→ WHAT NEEDS TO BE DONE: Will you return, word for word, only the lines from the top of the data below down to and including the one with "tip_chamfer = 0.8; // [0.3:0.1:1.5]"?

→ DATASET SECTION:
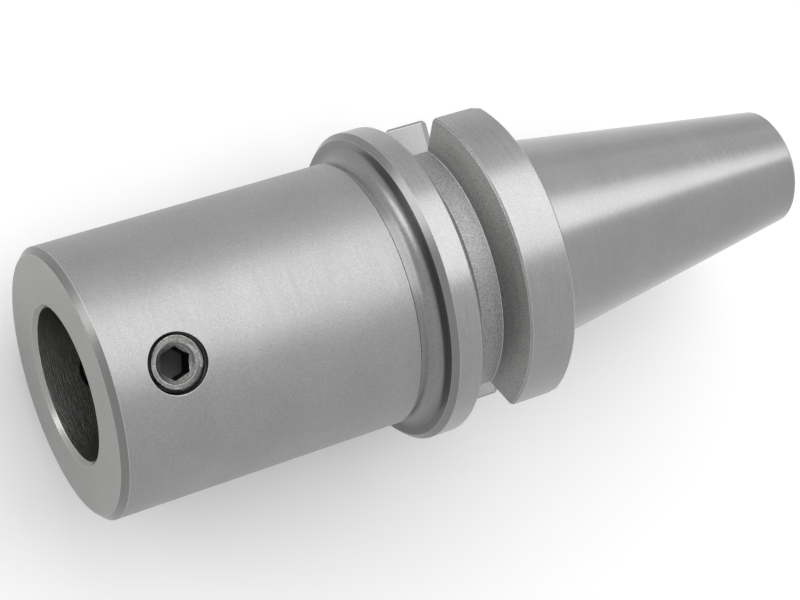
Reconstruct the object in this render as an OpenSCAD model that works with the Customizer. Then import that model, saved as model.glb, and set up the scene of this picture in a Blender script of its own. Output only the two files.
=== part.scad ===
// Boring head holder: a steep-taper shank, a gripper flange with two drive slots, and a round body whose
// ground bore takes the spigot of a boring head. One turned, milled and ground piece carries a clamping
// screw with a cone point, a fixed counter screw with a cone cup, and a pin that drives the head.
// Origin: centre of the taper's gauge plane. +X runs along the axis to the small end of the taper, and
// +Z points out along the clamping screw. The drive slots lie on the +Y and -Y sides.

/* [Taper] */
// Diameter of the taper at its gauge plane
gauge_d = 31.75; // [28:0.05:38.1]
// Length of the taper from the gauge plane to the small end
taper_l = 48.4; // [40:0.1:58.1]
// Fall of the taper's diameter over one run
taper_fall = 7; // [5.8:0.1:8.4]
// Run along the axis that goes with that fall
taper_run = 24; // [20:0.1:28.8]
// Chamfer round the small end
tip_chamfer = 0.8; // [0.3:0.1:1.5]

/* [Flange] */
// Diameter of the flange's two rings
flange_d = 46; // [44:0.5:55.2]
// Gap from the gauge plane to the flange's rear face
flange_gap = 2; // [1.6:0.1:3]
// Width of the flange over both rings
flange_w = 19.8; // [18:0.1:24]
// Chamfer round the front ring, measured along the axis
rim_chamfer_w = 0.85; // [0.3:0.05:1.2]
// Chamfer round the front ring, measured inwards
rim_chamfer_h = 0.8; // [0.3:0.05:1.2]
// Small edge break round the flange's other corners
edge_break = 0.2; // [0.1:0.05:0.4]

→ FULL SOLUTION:
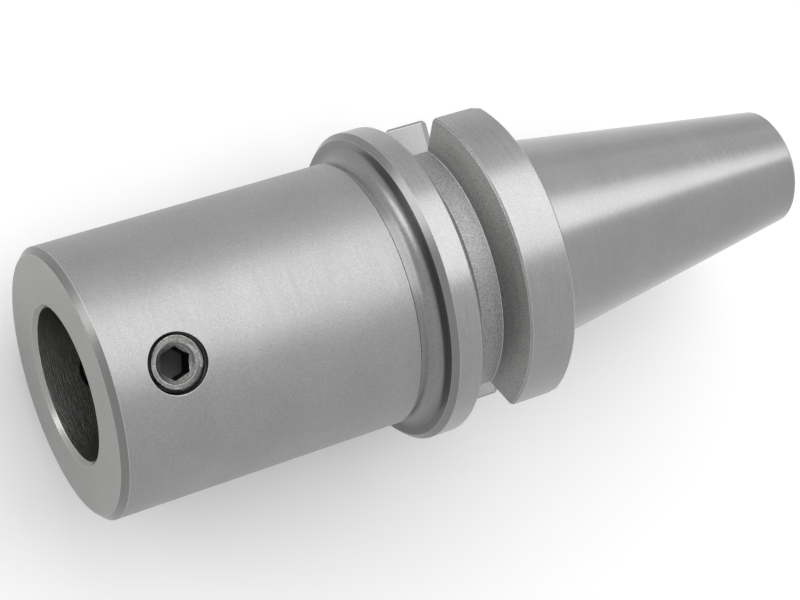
Reconstruct the object in this render as an OpenSCAD model that works with the Customizer. Then import that model, saved as model.glb, and set up the scene of this picture in a Blender script of its own. Output only the two files.
=== part.scad ===
// Boring head holder: a steep-taper shank, a gripper flange with two drive slots, and a round body whose
// ground bore takes the spigot of a boring head. One turned, milled and ground piece carries a clamping
// screw with a cone point, a fixed counter screw with a cone cup, and a pin that drives the head.
// Origin: centre of the taper's gauge plane. +X runs along the axis to the small end of the taper, and
// +Z points out along the clamping screw. The drive slots lie on the +Y and -Y sides.

/* [Taper] */
// Diameter of the taper at its gauge plane
gauge_d = 31.75; // [28:0.05:38.1]
// Length of the taper from the gauge plane to the small end
taper_l = 48.4; // [40:0.1:58.1]
// Fall of the taper's diameter over one run
taper_fall = 7; // [5.8:0.1:8.4]
// Run along the axis that goes with that fall
taper_run = 24; // [20:0.1:28.8]
// Chamfer round the small end
tip_chamfer = 0.8; // [0.3:0.1:1.5]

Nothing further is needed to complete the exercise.